Monday, 14 August 2017

Teaching As Inquiry 2017: what have I noticed?

Today we each shared our latest Teaching as Inquiry wonderings and reflections within collaborative groups. It was empowering to listen to Pt England's CoL teachers provide an insight into their hypotheses, hunches and thinking as part of Collaborative Inquiry Meeting #5.

Such sharing has gifted me the knowledge that I face many of the same teaching and learning challenges and opportunities in Maths as other teachers at Pt England - and that all opportunities to collaborate further to unpack and explore would benefit all of our learners. 

It particularly resonated when Rob Wiseman commented that students do not always demonstrate that they have fully understood a new concept or strategy when completing follow-up tasks independently. When learning strategies to solve number problems within levelled ability groupings, I have also noticed that students are mostly able to explain clearly how they have used an efficient strategy to solve a particular problem. They are able to do this using materials and appropriate language based on our learning intention and seem ready to move off and complete follow-up tasks independently. However, their full grasp of the strategy is not always evident in their completed follow-up tasks.

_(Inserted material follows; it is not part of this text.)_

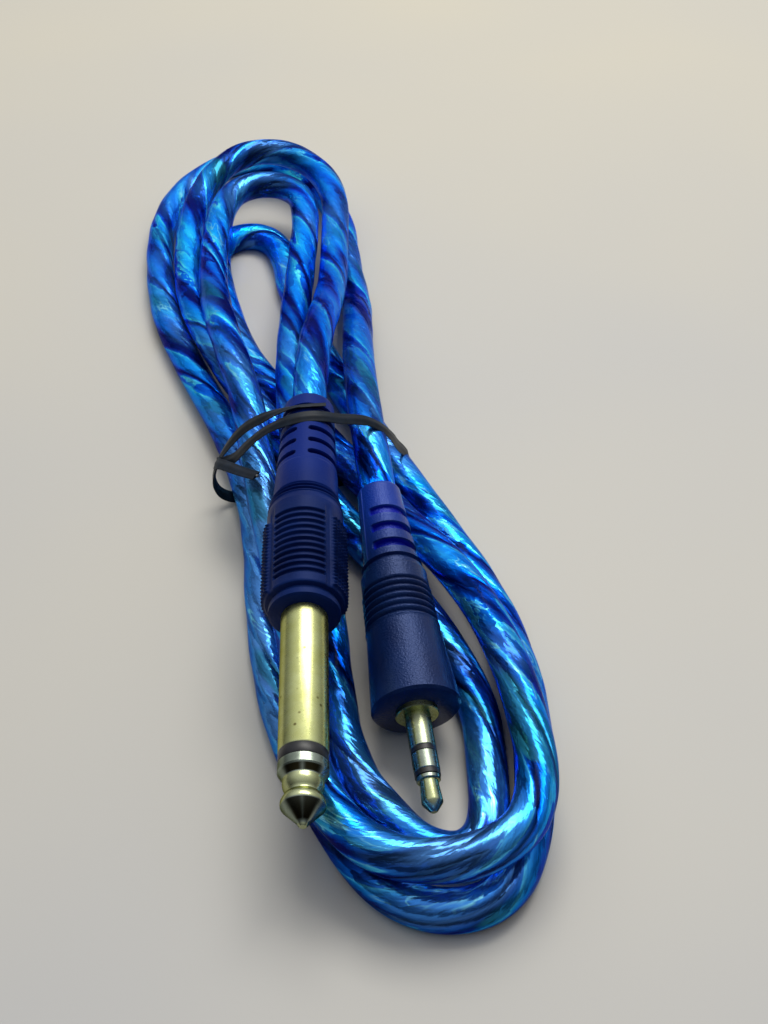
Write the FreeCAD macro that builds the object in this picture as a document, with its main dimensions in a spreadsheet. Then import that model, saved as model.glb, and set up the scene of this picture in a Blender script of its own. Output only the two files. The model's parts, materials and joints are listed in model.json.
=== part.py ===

How can I do my best to provide students opportunities to create their own meaning in order to enhance their mathematical understandings? 

1. Create rewindable opportunities for learning.
Dorothy Burt recently shared her wisdom that creativity empowers learning with Pt England staff. A next step for my inquiry and my target learners is to plan for them to be creative, to make their own meaning using a SISOMO approach to explaining their problem-solving strategy and mathematical thinking. My hunch is that the benefits will be twofold. Those learners creating a screencast or video will affirm their own mathematical thinking. Their peers will have access to authentic rewindable resources to support learning any time, any place, anywhere.

I have created a first Maths tutorial, explaining subtraction by breaking up a number, as a starting point for such creativity to empower learning:

2. Teaching and learning using rich, worthwhile Maths tasks.
At our most recent Maths PD session with Jo Knox, she gave us practical advice about integrating Number and Strand in a fun and collaborative way using the NZ Maths unit, Giant Mystery. As well as planning opportunities for creativity, it is time for a rethink about the types of learning tasks used for teaching and learning within my Maths groups. By providing groups of learners with rich, open-ended tasks in a collaborative setting, will they be able to make their own meaning and retain those conceptual understandings? To begin to answer this question, I will need to reflect upon how I organise my Maths groupings and the flow of a typical Maths session.

Wednesday, 2 August 2017

"Do your best!" says Ned

At a special assembly yesterday we were entertained by the NED show, a programme championing character education:

As well as being a positive mantra containing valuable messages for all our learners, I believe these messages are pertinent for me as a teacher too.  Am I doing my best?  Do I encourage learners to try their best?

We are halfway through our school year and it is time to reflect on the cycle of teaching and learning in Room 9, with particular reference to my Maths target learners.  My seven target learners have made mixed progress during the first half of the year.  Do I continue to focus on these learners?  Based on what I know now (after six months of building relationships, knowledge of my learners and knowledge of their learning), do I need to adjust my group of target learners to try my best to make a difference for others?

Looking at my Maths class overall, there are 33 learners: 9 are working towards the National Standard expected at the end of Year 5; and 24 are working well below the National Standard expected at the end of Year 5.  I have reorganised my Maths groups to accommodate individual learner needs based on achievement during Terms 1 and 2.  Coincidentally, within these new groupings, the social dynamics have changed and there is early evidence that learners are becoming confident to communicate with and learn alongside a range of other learners.

So, where does this leave my target learners?  Who are my priorities if I am trying to accelerate the achievement of 33 learners so that they are closer to working at National Standard at the end of Year 5?  After much pondering and wondering, I have identified those nine students who are currently working towards National Standard at the end of Year 5 as my target learners for the remainder of the year.  My reasoning: by attacking and filling identified learning gaps, building number knowledge and explicitly teaching strategies to solve multiplication and proportion/ratio problems, can these target learners move closer to working at National Standard by the end of Year 5?  As these nine learners form one Maths group, my next step is to identify their learning gaps, particularly in Geometry & Measurement and Statistics, to support them as a group to become well-rounded and confident Year 5 mathematicians.

In order for me to do my best with focus and persistence, I think it’s time to go and buy a NED yo-yo!